- To be done: Retype each entry below, keeping every character the same.

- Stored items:
========
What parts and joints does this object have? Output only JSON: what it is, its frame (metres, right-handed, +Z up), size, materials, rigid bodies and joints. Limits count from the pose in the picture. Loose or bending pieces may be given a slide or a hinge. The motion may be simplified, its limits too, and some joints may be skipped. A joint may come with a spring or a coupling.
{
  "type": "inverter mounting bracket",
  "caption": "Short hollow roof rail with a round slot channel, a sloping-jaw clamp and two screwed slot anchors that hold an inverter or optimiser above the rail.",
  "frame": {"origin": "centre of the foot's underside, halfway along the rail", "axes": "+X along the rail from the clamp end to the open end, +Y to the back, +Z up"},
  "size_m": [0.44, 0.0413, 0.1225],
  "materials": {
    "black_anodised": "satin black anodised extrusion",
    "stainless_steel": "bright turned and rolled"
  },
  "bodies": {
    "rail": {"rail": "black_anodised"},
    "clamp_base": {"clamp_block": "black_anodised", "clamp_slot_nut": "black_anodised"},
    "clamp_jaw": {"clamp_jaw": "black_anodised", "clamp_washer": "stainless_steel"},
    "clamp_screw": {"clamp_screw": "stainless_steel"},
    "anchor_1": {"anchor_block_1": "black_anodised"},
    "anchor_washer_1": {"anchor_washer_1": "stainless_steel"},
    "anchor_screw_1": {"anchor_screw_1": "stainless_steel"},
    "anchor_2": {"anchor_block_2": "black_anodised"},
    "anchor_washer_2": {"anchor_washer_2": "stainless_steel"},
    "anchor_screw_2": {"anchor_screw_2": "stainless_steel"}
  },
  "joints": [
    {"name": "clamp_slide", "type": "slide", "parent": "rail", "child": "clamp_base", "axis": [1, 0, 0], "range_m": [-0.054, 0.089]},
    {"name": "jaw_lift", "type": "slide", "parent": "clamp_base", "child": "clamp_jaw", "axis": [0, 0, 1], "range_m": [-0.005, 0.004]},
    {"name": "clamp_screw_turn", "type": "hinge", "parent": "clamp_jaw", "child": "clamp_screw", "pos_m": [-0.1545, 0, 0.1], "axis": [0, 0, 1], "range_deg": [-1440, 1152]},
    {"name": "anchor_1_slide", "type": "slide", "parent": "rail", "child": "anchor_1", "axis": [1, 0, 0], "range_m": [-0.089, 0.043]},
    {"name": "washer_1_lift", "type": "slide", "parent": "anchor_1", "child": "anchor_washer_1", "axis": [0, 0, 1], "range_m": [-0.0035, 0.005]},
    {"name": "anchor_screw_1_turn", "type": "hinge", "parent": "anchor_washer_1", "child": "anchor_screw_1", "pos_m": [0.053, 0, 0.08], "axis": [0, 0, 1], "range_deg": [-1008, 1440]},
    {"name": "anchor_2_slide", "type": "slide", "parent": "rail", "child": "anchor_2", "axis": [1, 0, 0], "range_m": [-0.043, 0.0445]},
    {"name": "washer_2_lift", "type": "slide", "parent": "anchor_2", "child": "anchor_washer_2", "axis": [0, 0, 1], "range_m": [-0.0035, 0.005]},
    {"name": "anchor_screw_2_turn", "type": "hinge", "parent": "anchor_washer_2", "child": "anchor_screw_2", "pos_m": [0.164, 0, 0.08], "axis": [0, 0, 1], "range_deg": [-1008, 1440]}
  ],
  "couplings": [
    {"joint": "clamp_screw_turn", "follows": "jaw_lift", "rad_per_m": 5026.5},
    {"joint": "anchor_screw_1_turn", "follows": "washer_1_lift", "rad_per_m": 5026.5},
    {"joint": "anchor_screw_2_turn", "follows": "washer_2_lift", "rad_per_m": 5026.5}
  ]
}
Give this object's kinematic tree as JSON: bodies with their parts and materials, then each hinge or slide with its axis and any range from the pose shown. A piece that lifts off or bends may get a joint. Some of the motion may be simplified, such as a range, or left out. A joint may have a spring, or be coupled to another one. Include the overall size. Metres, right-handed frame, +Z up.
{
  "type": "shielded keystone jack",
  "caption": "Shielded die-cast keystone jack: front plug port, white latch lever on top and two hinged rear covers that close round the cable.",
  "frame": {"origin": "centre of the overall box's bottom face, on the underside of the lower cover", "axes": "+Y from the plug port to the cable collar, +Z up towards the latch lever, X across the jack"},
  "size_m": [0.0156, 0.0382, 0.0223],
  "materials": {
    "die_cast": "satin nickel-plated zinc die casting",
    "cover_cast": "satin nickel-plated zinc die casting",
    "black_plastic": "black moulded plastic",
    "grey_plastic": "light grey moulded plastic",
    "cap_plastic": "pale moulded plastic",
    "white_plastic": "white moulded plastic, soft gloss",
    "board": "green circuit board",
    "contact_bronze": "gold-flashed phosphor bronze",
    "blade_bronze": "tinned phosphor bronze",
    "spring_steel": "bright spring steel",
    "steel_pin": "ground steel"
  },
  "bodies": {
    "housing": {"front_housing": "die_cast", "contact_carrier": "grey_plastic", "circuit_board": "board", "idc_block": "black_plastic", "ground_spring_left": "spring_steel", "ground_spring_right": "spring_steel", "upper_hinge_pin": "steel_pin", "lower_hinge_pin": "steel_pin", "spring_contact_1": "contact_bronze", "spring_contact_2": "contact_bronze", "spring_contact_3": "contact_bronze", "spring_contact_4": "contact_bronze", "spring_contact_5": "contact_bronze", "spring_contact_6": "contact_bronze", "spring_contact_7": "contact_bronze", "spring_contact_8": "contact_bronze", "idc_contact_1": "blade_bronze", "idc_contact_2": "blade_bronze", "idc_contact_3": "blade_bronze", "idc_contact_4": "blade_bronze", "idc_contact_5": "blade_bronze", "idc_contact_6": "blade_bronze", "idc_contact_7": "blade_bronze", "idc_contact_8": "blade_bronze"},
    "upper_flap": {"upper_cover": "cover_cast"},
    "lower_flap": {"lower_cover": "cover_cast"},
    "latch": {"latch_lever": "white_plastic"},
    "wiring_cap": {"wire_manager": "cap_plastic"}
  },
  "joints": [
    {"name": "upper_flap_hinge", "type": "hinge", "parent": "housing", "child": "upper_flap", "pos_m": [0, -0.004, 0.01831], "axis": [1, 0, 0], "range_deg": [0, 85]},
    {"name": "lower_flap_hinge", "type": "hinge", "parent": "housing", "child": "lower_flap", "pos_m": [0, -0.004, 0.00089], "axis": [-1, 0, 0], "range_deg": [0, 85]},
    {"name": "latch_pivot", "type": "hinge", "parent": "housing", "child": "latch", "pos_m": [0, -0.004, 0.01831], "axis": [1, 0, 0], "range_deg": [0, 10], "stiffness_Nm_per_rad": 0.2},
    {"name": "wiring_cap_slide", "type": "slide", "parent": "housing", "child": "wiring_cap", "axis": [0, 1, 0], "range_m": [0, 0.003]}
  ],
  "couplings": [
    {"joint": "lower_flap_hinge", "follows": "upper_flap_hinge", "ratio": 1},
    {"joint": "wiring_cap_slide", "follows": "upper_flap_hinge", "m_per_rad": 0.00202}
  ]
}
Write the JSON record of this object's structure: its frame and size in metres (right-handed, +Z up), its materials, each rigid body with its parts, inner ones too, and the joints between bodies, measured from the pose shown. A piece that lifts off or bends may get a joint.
========
- Solution:
What parts and joints does this object have? Output only JSON: what it is, its frame (metres, right-handed, +Z up), size, materials, rigid bodies and joints. Limits count from the pose in the picture. Loose or bending pieces may be given a slide or a hinge. The motion may be simplified, its limits too, and some joints may be skipped. A joint may come with a spring or a coupling.
{
  "type": "inverter mounting bracket",
  "caption": "Short hollow roof rail with a round slot channel, a sloping-jaw clamp and two screwed slot anchors that hold an inverter or optimiser above the rail.",
  "frame": {"origin": "centre of the foot's underside, halfway along the rail", "axes": "+X along the rail from the clamp end to the open end, +Y to the back, +Z up"},
  "size_m": [0.44, 0.0413, 0.1225],
  "materials": {
    "black_anodised": "satin black anodised extrusion",
    "stainless_steel": "bright turned and rolled"
  },
  "bodies": {
    "rail": {"rail": "black_anodised"},
    "clamp_base": {"clamp_block": "black_anodised", "clamp_slot_nut": "black_anodised"},
    "clamp_jaw": {"clamp_jaw": "black_anodised", "clamp_washer": "stainless_steel"},
    "clamp_screw": {"clamp_screw": "stainless_steel"},
    "anchor_1": {"anchor_block_1": "black_anodised"},
    "anchor_washer_1": {"anchor_washer_1": "stainless_steel"},
    "anchor_screw_1": {"anchor_screw_1": "stainless_steel"},
    "anchor_2": {"anchor_block_2": "black_anodised"},
    "anchor_washer_2": {"anchor_washer_2": "stainless_steel"},
    "anchor_screw_2": {"anchor_screw_2": "stainless_steel"}
  },
  "joints": [
    {"name": "clamp_slide", "type": "slide", "parent": "rail", "child": "clamp_base", "axis": [1, 0, 0], "range_m": [-0.054, 0.089]},
    {"name": "jaw_lift", "type": "slide", "parent": "clamp_base", "child": "clamp_jaw", "axis": [0, 0, 1], "range_m": [-0.005, 0.004]},
    {"name": "clamp_screw_turn", "type": "hinge", "parent": "clamp_jaw", "child": "clamp_screw", "pos_m": [-0.1545, 0, 0.1], "axis": [0, 0, 1], "range_deg": [-1440, 1152]},
    {"name": "anchor_1_slide", "type": "slide", "parent": "rail", "child": "anchor_1", "axis": [1, 0, 0], "range_m": [-0.089, 0.043]},
    {"name": "washer_1_lift", "type": "slide", "parent": "anchor_1", "child": "anchor_washer_1", "axis": [0, 0, 1], "range_m": [-0.0035, 0.005]},
    {"name": "anchor_screw_1_turn", "type": "hinge", "parent": "anchor_washer_1", "child": "anchor_screw_1", "pos_m": [0.053, 0, 0.08], "axis": [0, 0, 1], "range_deg": [-1008, 1440]},
    {"name": "anchor_2_slide", "type": "slide", "parent": "rail", "child": "anchor_2", "axis": [1, 0, 0], "range_m": [-0.043, 0.0445]},
    {"name": "washer_2_lift", "type": "slide", "parent": "anchor_2", "child": "anchor_washer_2", "axis": [0, 0, 1], "range_m": [-0.0035, 0.005]},
    {"name": "anchor_screw_2_turn", "type": "hinge", "parent": "anchor_washer_2", "child": "anchor_screw_2", "pos_m": [0.164, 0, 0.08], "axis": [0, 0, 1], "range_deg": [-1008, 1440]}
  ],
  "couplings": [
    {"joint": "clamp_screw_turn", "follows": "jaw_lift", "rad_per_m": 5026.5},
    {"joint": "anchor_screw_1_turn", "follows": "washer_1_lift", "rad_per_m": 5026.5},
    {"joint": "anchor_screw_2_turn", "follows": "washer_2_lift", "rad_per_m": 5026.5}
  ]
}
Give this object's kinematic tree as JSON: bodies with their parts and materials, then each hinge or slide with its axis and any range from the pose shown. A piece that lifts off or bends may get a joint. Some of the motion may be simplified, such as a range, or left out. A joint may have a spring, or be coupled to another one. Include the overall size. Metres, right-handed frame, +Z up.
{
  "type": "shielded keystone jack",
  "caption": "Shielded die-cast keystone jack: front plug port, white latch lever on top and two hinged rear covers that close round the cable.",
  "frame": {"origin": "centre of the overall box's bottom face, on the underside of the lower cover", "axes": "+Y from the plug port to the cable collar, +Z up towards the latch lever, X across the jack"},
  "size_m": [0.0156, 0.0382, 0.0223],
  "materials": {
    "die_cast": "satin nickel-plated zinc die casting",
    "cover_cast": "satin nickel-plated zinc die casting",
    "black_plastic": "black moulded plastic",
    "grey_plastic": "light grey moulded plastic",
    "cap_plastic": "pale moulded plastic",
    "white_plastic": "white moulded plastic, soft gloss",
    "board": "green circuit board",
    "contact_bronze": "gold-flashed phosphor bronze",
    "blade_bronze": "tinned phosphor bronze",
    "spring_steel": "bright spring steel",
    "steel_pin": "ground steel"
  },
  "bodies": {
    "housing": {"front_housing": "die_cast", "contact_carrier": "grey_plastic", "circuit_board": "board", "idc_block": "black_plastic", "ground_spring_left": "spring_steel", "ground_spring_right": "spring_steel", "upper_hinge_pin": "steel_pin", "lower_hinge_pin": "steel_pin", "spring_contact_1": "contact_bronze", "spring_contact_2": "contact_bronze", "spring_contact_3": "contact_bronze", "spring_contact_4": "contact_bronze", "spring_contact_5": "contact_bronze", "spring_contact_6": "contact_bronze", "spring_contact_7": "contact_bronze", "spring_contact_8": "contact_bronze", "idc_contact_1": "blade_bronze", "idc_contact_2": "blade_bronze", "idc_contact_3": "blade_bronze", "idc_contact_4": "blade_bronze", "idc_contact_5": "blade_bronze", "idc_contact_6": "blade_bronze", "idc_contact_7": "blade_bronze", "idc_contact_8": "blade_bronze"},
    "upper_flap": {"upper_cover": "cover_cast"},
    "lower_flap": {"lower_cover": "cover_cast"},
    "latch": {"latch_lever": "white_plastic"},
    "wiring_cap": {"wire_manager": "cap_plastic"}
  },
  "joints": [
    {"name": "upper_flap_hinge", "type": "hinge", "parent": "housing", "child": "upper_flap", "pos_m": [0, -0.004, 0.01831], "axis": [1, 0, 0], "range_deg": [0, 85]},
    {"name": "lower_flap_hinge", "type": "hinge", "parent": "housing", "child": "lower_flap", "pos_m": [0, -0.004, 0.00089], "axis": [-1, 0, 0], "range_deg": [0, 85]},
    {"name": "latch_pivot", "type": "hinge", "parent": "housing", "child": "latch", "pos_m": [0, -0.004, 0.01831], "axis": [1, 0, 0], "range_deg": [0, 10], "stiffness_Nm_per_rad": 0.2},
    {"name": "wiring_cap_slide", "type": "slide", "parent": "housing", "child": "wiring_cap", "axis": [0, 1, 0], "range_m": [0, 0.003]}
  ],
  "couplings": [
    {"joint": "lower_flap_hinge", "follows": "upper_flap_hinge", "ratio": 1},
    {"joint": "wiring_cap_slide", "follows": "upper_flap_hinge", "m_per_rad": 0.00202}
  ]
}
Write the JSON record of this object's structure: its frame and size in metres (right-handed, +Z up), its materials, each rigid body with its parts, inner ones too, and the joints between bodies, measured from the pose shown. A piece that lifts off or bends may get a joint.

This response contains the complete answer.